## Start Information given

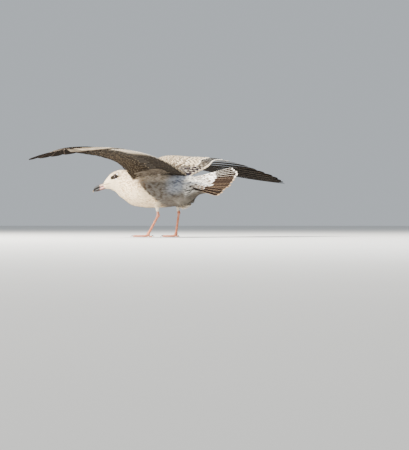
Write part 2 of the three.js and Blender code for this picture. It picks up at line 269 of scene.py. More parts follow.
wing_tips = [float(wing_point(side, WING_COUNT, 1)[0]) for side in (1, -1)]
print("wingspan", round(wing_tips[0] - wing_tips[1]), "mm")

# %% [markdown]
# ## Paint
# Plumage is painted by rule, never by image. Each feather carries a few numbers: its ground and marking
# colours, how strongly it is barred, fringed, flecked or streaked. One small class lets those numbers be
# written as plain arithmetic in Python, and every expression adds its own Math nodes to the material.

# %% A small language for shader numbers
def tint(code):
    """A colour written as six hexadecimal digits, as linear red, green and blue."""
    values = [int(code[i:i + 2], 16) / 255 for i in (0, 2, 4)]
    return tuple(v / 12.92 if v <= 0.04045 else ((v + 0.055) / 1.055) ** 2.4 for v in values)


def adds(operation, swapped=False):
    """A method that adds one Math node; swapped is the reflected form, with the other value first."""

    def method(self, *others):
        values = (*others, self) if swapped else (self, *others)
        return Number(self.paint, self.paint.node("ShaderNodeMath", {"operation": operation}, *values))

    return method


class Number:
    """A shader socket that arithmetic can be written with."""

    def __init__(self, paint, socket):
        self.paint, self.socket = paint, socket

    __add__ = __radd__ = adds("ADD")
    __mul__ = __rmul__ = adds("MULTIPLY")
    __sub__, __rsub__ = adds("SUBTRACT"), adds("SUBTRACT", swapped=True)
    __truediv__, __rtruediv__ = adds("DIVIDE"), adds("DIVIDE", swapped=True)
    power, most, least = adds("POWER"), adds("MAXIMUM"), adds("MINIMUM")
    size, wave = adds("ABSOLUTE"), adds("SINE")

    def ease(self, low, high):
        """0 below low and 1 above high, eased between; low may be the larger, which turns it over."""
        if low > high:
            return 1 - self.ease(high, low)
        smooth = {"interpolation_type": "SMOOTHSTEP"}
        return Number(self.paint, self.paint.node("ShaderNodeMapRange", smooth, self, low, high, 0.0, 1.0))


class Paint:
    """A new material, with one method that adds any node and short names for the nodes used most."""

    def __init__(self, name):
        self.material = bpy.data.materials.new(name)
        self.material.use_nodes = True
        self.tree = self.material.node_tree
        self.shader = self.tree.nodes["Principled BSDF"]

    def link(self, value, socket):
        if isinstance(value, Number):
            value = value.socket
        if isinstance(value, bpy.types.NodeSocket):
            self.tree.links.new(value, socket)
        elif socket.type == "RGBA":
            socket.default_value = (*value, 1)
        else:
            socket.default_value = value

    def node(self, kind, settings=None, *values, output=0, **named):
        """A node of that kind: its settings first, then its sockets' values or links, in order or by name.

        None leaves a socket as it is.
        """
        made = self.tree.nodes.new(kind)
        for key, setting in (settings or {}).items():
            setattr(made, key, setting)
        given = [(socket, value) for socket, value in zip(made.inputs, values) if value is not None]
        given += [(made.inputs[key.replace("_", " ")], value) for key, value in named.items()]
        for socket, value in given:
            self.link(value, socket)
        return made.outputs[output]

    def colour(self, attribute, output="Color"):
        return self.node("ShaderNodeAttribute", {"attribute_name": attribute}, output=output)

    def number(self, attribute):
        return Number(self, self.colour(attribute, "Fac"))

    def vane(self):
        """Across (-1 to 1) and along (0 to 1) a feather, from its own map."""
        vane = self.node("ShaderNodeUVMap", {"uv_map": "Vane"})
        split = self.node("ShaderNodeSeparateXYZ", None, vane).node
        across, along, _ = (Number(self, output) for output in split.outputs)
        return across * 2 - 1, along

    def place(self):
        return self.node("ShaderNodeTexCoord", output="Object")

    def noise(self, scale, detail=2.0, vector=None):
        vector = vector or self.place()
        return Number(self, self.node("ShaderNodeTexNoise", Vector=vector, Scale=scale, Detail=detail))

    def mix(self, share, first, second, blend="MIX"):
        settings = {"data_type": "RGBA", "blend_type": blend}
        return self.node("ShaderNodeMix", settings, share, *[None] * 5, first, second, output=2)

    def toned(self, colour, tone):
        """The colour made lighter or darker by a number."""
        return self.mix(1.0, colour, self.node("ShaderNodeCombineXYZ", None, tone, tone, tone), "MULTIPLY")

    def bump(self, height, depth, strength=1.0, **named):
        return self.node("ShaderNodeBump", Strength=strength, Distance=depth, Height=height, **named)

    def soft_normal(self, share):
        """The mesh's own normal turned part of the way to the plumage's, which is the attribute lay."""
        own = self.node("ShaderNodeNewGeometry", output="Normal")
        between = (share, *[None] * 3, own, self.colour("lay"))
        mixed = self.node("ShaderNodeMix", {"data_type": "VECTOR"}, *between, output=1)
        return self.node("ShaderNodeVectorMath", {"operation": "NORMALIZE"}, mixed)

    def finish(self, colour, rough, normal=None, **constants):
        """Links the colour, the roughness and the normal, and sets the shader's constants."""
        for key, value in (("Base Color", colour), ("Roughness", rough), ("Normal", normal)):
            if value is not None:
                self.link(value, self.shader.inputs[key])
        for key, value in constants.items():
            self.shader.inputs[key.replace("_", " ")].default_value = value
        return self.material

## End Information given
## Start Information given

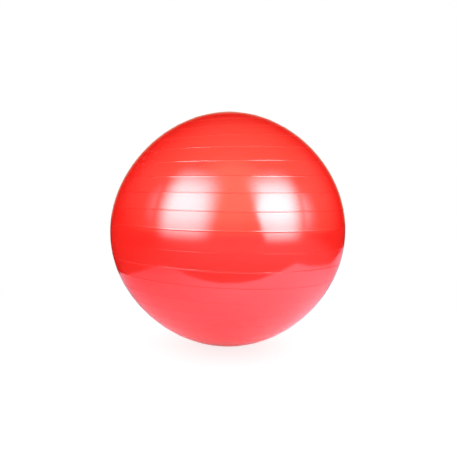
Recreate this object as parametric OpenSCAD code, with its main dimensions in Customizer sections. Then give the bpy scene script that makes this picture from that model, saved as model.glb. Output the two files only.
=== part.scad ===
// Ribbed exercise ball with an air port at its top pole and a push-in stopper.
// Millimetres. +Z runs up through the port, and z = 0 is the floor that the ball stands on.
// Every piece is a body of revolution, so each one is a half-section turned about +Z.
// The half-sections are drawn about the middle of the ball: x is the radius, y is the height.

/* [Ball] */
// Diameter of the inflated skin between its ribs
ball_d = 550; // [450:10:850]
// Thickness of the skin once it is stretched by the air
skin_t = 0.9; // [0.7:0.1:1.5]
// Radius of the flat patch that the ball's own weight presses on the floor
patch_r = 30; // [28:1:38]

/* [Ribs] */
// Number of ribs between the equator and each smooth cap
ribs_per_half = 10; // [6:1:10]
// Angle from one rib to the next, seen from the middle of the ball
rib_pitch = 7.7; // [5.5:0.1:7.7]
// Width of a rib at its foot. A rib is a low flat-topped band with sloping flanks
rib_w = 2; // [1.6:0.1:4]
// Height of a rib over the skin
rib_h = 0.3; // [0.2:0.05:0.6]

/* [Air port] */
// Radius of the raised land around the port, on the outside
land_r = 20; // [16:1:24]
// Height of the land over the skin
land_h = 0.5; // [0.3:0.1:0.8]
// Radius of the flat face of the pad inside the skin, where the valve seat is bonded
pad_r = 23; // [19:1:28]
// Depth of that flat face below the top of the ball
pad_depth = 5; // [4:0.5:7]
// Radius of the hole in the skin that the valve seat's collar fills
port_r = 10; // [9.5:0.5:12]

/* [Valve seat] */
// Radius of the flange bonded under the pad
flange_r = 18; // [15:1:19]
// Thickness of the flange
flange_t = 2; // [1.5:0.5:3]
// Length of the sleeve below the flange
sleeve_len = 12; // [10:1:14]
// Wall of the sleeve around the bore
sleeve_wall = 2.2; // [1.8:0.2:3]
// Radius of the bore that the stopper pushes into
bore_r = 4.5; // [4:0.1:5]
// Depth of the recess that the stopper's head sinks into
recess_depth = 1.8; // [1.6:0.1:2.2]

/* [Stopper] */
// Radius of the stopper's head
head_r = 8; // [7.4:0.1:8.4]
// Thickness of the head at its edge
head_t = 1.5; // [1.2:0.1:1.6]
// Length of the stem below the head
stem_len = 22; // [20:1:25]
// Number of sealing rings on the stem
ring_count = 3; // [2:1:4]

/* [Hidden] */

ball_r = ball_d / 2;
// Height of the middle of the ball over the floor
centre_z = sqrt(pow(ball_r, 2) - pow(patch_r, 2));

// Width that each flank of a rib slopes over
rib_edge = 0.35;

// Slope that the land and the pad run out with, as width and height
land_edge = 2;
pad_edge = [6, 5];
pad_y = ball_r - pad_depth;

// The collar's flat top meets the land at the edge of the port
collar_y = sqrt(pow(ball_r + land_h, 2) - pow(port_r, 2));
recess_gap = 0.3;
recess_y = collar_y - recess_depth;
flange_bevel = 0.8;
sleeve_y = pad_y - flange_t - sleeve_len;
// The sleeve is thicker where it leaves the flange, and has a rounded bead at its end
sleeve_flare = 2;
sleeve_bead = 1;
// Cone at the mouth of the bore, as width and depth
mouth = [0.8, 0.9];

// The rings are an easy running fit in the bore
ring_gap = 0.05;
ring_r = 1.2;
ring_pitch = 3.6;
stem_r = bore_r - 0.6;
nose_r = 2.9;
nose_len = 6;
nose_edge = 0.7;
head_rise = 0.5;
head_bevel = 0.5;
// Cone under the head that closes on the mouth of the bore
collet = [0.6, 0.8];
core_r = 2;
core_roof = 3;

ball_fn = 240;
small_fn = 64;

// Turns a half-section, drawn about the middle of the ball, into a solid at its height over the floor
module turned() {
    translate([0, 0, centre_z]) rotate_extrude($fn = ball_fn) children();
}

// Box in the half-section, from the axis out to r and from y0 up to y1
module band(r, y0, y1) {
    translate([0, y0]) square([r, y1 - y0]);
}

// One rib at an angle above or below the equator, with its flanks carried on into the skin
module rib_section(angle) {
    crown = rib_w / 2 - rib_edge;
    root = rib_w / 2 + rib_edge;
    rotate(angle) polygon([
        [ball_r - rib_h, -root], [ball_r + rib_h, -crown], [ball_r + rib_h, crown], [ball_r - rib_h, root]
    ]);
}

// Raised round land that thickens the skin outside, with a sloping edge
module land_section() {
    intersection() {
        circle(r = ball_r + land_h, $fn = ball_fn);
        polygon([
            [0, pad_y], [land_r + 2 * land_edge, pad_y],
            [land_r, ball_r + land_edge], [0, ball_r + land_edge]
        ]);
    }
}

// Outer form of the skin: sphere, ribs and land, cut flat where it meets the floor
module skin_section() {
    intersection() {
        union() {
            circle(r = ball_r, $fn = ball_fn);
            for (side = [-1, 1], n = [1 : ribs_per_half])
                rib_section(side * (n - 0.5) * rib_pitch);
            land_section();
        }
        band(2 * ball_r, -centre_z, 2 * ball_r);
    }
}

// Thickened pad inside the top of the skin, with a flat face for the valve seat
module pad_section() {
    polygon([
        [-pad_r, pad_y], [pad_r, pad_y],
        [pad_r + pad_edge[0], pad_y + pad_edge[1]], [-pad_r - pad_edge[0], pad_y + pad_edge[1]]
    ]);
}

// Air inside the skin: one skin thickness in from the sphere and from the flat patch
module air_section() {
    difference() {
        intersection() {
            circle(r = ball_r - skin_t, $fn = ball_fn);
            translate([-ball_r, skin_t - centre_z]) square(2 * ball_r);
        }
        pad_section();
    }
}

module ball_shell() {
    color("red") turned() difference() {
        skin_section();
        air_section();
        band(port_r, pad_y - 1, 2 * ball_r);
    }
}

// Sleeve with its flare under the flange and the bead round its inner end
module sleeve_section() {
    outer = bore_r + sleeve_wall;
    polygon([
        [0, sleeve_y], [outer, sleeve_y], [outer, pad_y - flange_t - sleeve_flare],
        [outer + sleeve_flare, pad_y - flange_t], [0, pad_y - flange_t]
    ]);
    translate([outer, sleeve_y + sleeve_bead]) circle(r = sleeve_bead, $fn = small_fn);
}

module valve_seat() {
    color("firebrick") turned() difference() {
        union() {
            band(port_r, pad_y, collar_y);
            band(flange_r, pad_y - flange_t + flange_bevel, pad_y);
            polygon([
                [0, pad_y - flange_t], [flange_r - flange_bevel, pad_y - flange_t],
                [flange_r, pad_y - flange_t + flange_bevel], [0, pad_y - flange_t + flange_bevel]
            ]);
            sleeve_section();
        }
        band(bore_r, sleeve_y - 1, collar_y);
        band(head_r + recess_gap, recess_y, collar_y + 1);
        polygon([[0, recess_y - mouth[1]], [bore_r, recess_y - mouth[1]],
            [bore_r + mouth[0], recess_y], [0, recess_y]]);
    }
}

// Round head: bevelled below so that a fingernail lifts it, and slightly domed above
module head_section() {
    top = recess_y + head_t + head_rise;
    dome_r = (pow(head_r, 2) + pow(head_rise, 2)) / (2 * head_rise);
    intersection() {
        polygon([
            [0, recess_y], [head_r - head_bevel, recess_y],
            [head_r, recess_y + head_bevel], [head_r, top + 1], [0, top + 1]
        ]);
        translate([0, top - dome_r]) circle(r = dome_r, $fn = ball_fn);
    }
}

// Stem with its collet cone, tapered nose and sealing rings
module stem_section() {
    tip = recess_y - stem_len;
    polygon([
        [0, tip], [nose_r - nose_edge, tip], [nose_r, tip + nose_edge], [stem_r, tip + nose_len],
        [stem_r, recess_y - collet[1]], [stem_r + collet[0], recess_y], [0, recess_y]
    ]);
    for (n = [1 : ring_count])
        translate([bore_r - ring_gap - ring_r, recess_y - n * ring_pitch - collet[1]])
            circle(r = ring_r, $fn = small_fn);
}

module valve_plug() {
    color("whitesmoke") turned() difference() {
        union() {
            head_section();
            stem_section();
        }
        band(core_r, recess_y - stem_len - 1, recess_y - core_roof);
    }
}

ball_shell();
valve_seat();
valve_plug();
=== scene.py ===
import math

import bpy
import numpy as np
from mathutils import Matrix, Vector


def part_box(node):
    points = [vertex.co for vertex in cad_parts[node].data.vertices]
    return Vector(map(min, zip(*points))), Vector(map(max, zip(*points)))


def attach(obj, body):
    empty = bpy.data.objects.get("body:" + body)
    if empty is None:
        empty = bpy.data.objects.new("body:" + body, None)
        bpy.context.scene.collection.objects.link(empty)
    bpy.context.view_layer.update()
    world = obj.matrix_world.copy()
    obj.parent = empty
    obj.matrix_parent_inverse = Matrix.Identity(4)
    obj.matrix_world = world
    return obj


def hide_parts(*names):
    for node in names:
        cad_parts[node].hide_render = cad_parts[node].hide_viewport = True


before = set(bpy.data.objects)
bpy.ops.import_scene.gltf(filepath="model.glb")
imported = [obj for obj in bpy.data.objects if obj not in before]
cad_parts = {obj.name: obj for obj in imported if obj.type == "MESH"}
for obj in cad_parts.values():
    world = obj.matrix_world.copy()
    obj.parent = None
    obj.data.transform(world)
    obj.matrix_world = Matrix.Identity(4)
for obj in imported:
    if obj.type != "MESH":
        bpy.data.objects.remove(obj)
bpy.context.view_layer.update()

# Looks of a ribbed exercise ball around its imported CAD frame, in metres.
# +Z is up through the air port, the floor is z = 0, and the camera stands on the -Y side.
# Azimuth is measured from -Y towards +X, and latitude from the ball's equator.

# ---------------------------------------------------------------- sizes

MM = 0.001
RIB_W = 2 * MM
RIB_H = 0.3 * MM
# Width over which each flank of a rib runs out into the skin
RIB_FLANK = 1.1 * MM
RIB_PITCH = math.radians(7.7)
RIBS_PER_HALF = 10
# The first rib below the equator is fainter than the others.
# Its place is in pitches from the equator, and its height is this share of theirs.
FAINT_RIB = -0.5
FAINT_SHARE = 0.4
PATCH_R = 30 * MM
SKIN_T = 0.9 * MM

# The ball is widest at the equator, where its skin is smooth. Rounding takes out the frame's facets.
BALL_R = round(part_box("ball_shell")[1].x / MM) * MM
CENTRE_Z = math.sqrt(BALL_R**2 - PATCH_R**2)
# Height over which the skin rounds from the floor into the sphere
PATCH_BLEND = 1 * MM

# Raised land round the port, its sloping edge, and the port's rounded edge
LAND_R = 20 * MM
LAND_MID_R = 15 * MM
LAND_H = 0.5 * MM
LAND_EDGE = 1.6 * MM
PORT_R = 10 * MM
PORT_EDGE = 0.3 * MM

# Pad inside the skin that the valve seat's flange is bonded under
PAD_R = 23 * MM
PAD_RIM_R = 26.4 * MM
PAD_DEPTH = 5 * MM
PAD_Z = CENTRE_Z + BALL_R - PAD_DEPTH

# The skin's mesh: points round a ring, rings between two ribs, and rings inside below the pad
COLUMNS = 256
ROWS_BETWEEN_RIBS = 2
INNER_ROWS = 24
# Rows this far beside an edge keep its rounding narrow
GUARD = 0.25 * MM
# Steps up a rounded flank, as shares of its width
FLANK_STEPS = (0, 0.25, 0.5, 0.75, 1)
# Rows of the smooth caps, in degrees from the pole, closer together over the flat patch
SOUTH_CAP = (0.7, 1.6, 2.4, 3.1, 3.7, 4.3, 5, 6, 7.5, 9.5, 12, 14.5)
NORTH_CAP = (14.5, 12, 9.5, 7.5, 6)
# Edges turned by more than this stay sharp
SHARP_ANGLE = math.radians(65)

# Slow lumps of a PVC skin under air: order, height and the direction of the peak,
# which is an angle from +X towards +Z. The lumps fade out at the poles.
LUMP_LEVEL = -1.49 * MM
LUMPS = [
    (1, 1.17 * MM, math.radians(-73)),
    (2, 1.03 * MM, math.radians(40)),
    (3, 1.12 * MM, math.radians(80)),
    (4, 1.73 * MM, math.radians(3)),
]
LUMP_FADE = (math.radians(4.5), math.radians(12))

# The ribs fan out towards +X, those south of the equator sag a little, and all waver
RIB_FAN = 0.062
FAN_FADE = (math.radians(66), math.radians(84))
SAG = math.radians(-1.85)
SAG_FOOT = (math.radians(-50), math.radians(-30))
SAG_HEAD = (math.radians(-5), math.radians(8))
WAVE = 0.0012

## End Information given

Description of the task:
Using the entries shown above, reproduce verbatim the lines from the line bearing "Recreate this object" to the line bearing "is the height.", inclusive.

Complete output:
Recreate this object as parametric OpenSCAD code, with its main dimensions in Customizer sections. Then give the bpy scene script that makes this picture from that model, saved as model.glb. Output the two files only.
=== part.scad ===
// Ribbed exercise ball with an air port at its top pole and a push-in stopper.
// Millimetres. +Z runs up through the port, and z = 0 is the floor that the ball stands on.
// Every piece is a body of revolution, so each one is a half-section turned about +Z.
// The half-sections are drawn about the middle of the ball: x is the radius, y is the height.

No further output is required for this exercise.